*Brief*
Beginning with the first line below, please repeat the material exactly, ending with the line that includes "return Wire(self, node.outputs[output])".

======== Information provided ========

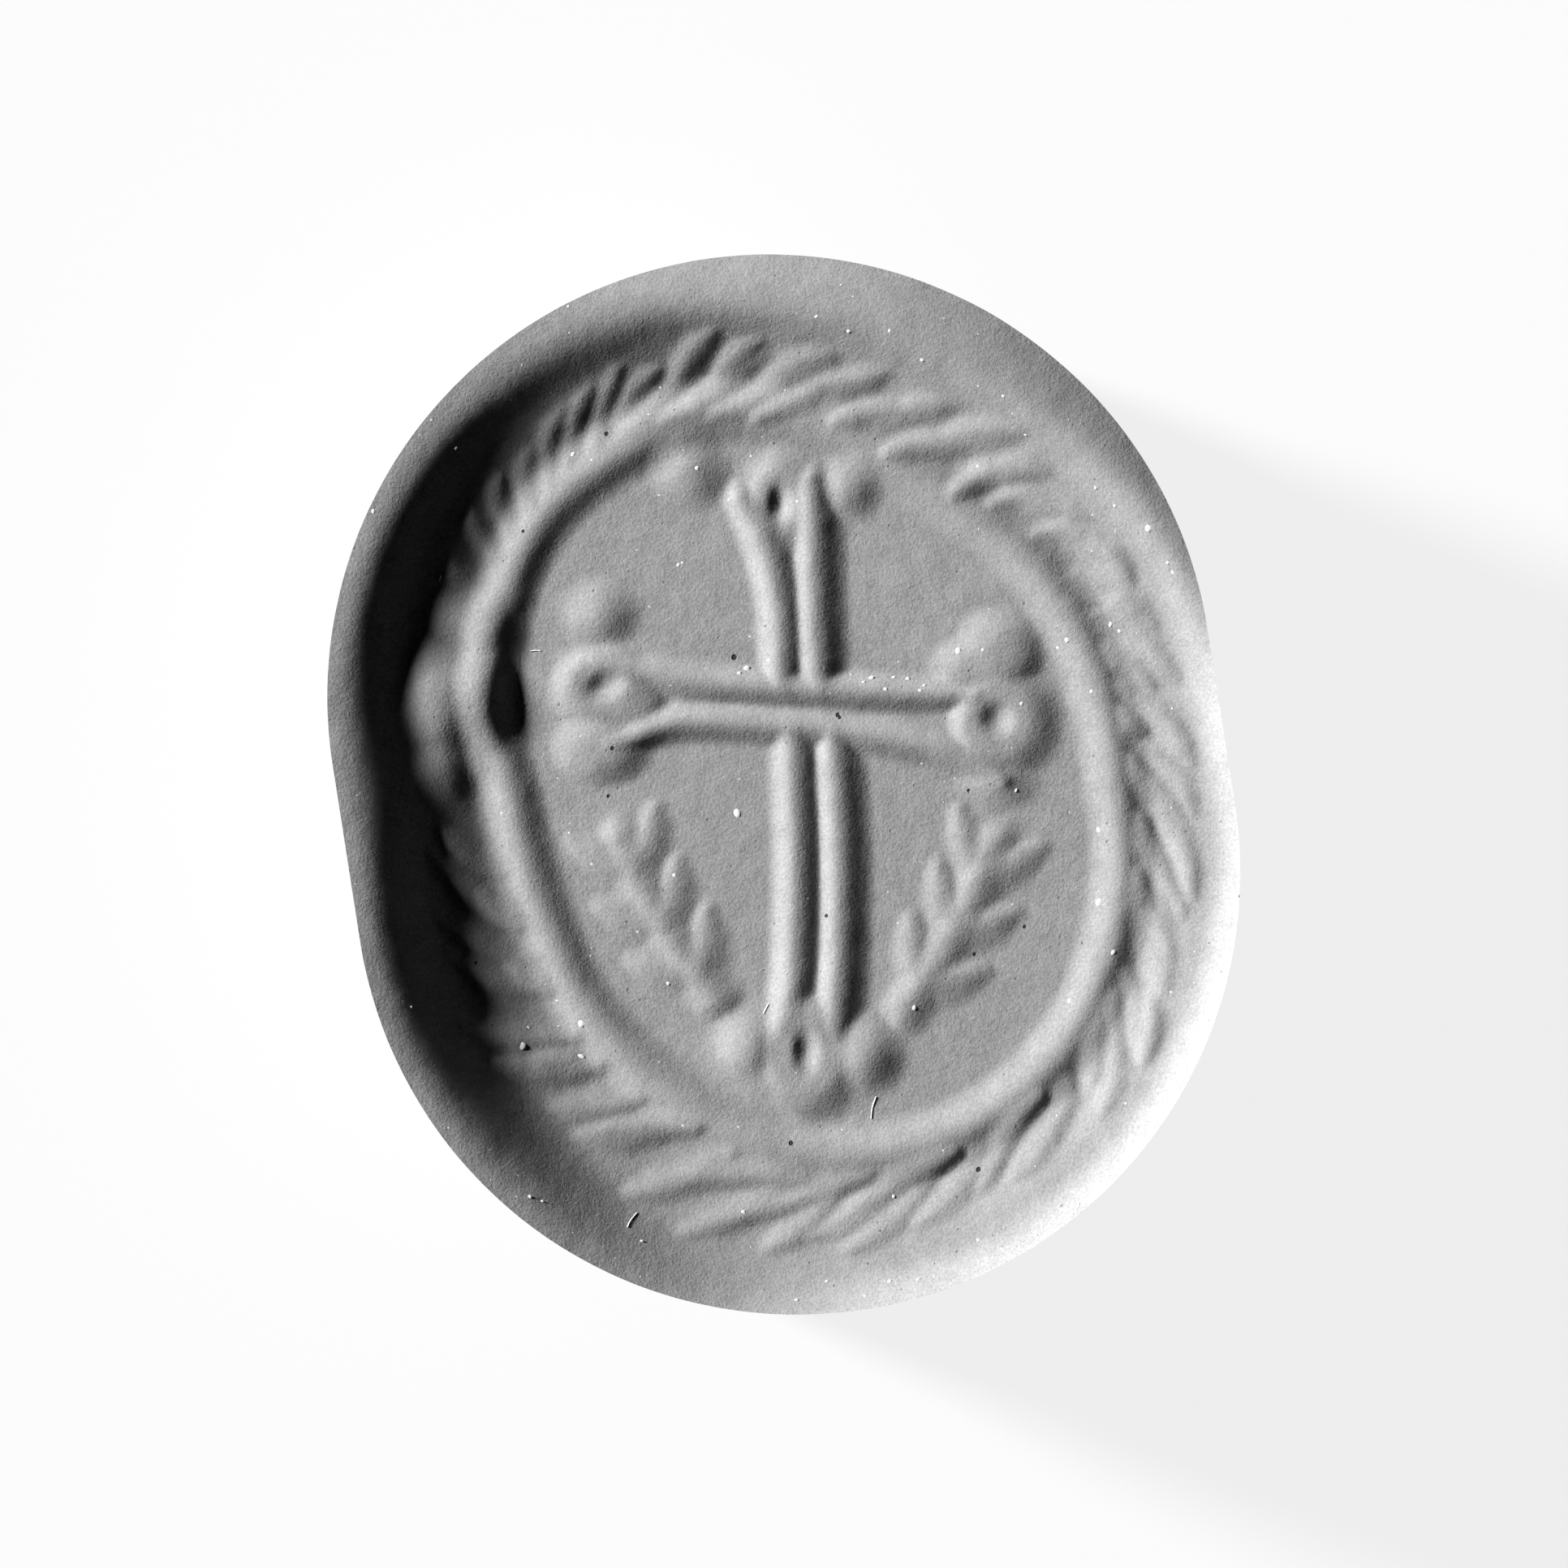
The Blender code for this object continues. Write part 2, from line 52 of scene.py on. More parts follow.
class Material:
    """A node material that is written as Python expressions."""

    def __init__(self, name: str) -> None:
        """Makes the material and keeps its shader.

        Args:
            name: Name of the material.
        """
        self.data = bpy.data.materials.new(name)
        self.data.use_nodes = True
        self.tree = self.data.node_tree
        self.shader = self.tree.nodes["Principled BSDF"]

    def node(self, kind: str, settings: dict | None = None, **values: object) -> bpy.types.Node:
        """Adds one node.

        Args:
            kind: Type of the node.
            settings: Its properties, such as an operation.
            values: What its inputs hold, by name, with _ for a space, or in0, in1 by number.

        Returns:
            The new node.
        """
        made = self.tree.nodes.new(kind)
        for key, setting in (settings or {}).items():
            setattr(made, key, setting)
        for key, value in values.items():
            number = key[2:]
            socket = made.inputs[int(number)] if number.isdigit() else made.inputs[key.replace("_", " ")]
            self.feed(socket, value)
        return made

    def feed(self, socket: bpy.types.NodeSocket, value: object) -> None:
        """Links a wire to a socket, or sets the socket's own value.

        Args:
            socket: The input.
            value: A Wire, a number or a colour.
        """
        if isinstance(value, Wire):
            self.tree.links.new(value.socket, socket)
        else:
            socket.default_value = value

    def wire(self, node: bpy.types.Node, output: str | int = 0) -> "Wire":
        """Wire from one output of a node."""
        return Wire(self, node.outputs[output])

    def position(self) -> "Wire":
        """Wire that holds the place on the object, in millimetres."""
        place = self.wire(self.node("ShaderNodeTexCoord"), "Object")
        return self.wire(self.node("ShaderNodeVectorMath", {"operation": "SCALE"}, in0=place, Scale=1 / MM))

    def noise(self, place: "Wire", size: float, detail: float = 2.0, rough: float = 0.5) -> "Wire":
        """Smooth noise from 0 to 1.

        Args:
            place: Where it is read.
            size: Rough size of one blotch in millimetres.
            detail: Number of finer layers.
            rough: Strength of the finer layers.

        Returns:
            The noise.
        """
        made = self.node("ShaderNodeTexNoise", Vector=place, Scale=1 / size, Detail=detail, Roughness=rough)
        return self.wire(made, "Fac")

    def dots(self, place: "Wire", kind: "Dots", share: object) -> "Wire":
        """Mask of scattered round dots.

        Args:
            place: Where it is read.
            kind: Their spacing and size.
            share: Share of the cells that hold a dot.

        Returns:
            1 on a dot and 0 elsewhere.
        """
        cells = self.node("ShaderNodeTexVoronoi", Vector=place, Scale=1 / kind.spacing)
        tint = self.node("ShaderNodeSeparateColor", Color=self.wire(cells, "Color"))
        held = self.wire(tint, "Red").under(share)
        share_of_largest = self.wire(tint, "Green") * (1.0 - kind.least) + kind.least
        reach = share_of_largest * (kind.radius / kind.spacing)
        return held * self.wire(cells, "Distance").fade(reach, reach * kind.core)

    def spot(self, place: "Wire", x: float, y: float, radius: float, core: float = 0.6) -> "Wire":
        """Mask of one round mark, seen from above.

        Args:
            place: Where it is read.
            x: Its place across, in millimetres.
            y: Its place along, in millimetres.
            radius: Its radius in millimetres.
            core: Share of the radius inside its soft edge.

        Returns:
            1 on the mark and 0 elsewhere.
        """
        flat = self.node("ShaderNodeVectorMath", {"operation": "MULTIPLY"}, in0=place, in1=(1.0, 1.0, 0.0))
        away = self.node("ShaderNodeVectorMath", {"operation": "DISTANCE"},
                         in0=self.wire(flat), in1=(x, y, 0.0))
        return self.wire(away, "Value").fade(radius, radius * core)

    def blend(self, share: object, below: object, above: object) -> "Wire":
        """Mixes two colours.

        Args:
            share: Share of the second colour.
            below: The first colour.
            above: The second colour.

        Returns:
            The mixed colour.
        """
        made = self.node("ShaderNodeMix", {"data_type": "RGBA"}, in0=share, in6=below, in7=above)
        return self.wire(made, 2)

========

*Exercise response*
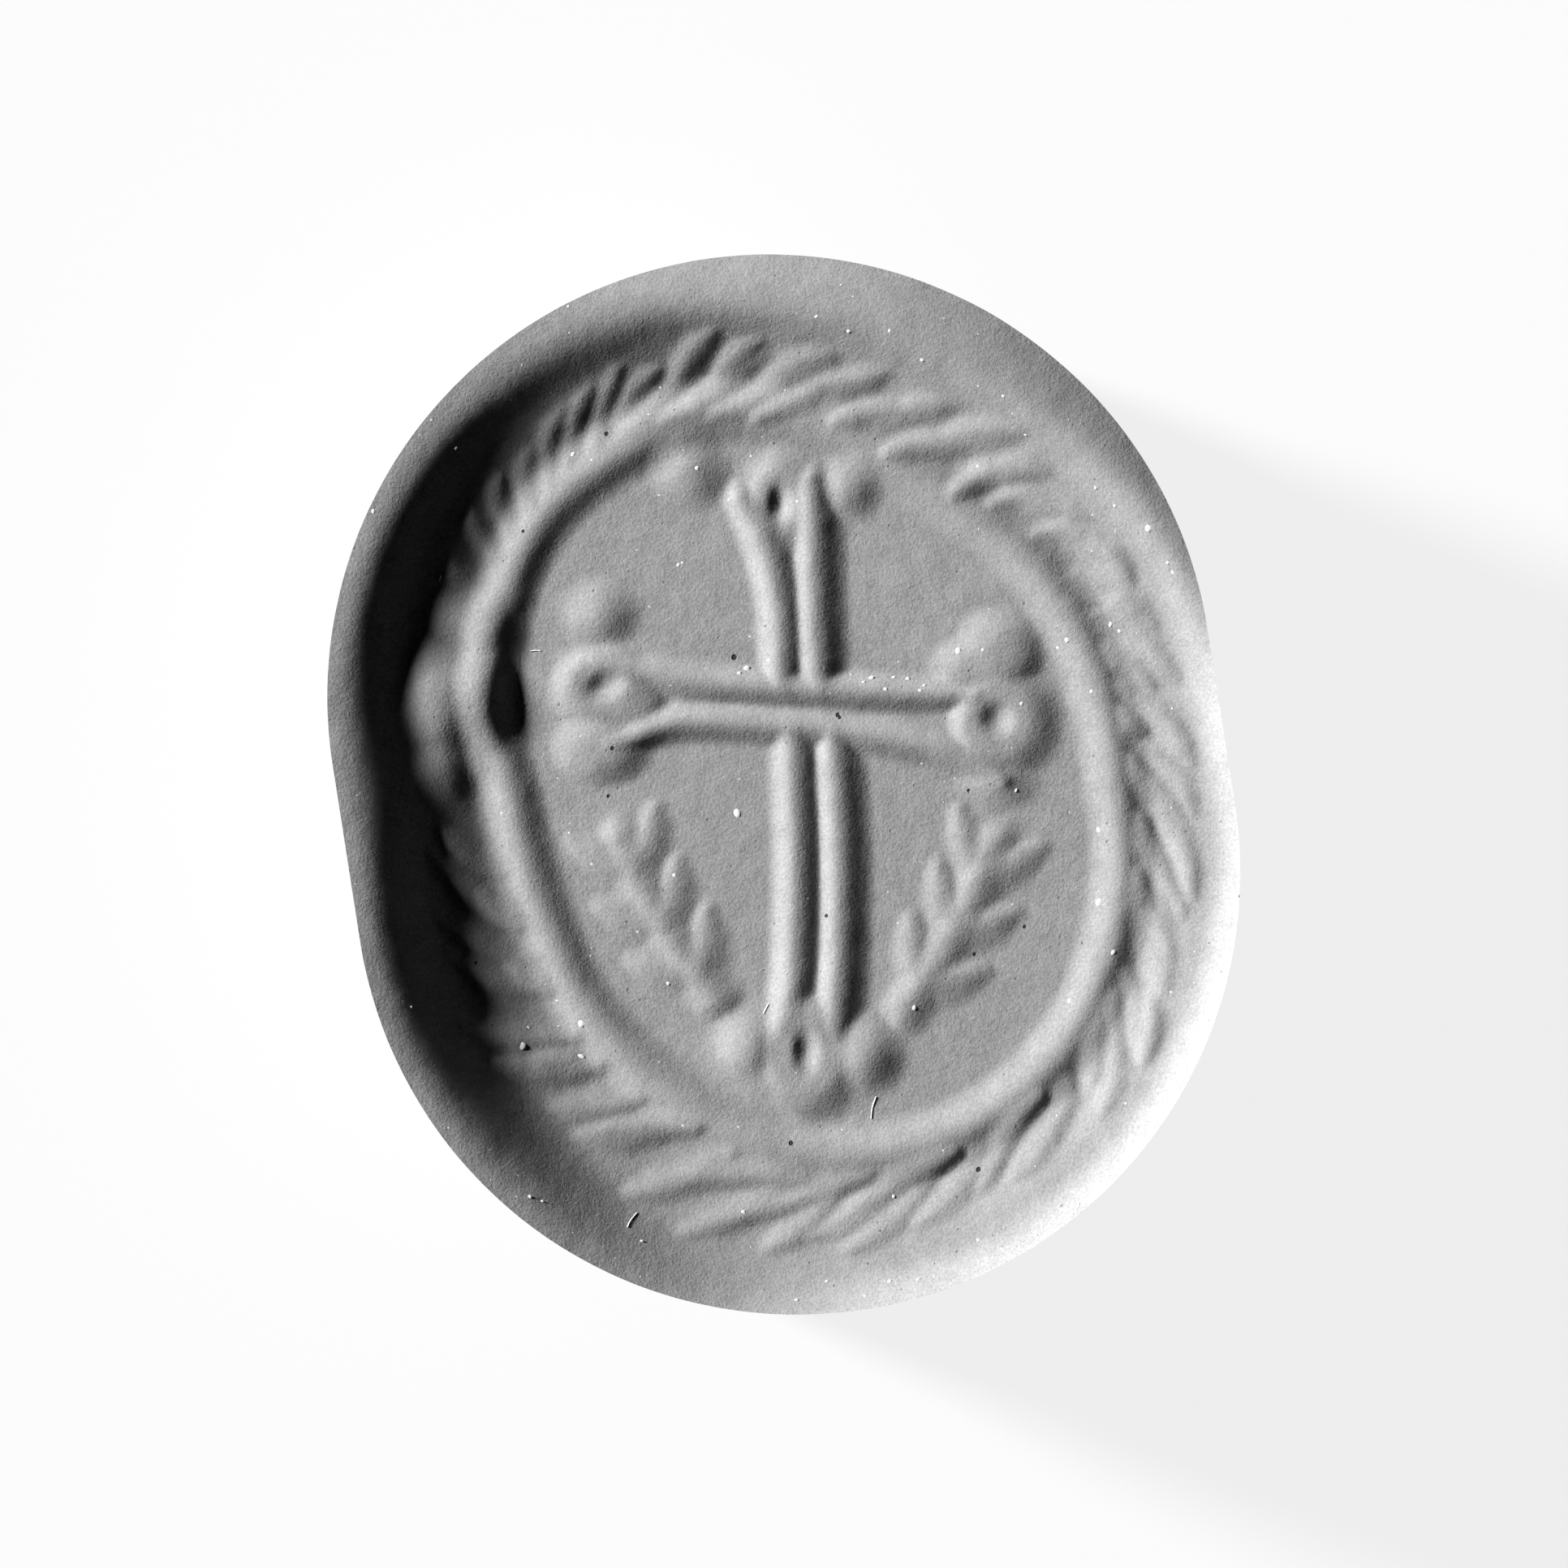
The Blender code for this object continues. Write part 2, from line 52 of scene.py on. More parts follow.
class Material:
    """A node material that is written as Python expressions."""

    def __init__(self, name: str) -> None:
        """Makes the material and keeps its shader.

        Args:
            name: Name of the material.
        """
        self.data = bpy.data.materials.new(name)
        self.data.use_nodes = True
        self.tree = self.data.node_tree
        self.shader = self.tree.nodes["Principled BSDF"]

    def node(self, kind: str, settings: dict | None = None, **values: object) -> bpy.types.Node:
        """Adds one node.

        Args:
            kind: Type of the node.
            settings: Its properties, such as an operation.
            values: What its inputs hold, by name, with _ for a space, or in0, in1 by number.

        Returns:
            The new node.
        """
        made = self.tree.nodes.new(kind)
        for key, setting in (settings or {}).items():
            setattr(made, key, setting)
        for key, value in values.items():
            number = key[2:]
            socket = made.inputs[int(number)] if number.isdigit() else made.inputs[key.replace("_", " ")]
            self.feed(socket, value)
        return made

    def feed(self, socket: bpy.types.NodeSocket, value: object) -> None:
        """Links a wire to a socket, or sets the socket's own value.

        Args:
            socket: The input.
            value: A Wire, a number or a colour.
        """
        if isinstance(value, Wire):
            self.tree.links.new(value.socket, socket)
        else:
            socket.default_value = value

    def wire(self, node: bpy.types.Node, output: str | int = 0) -> "Wire":
        """Wire from one output of a node."""
        return Wire(self, node.outputs[output])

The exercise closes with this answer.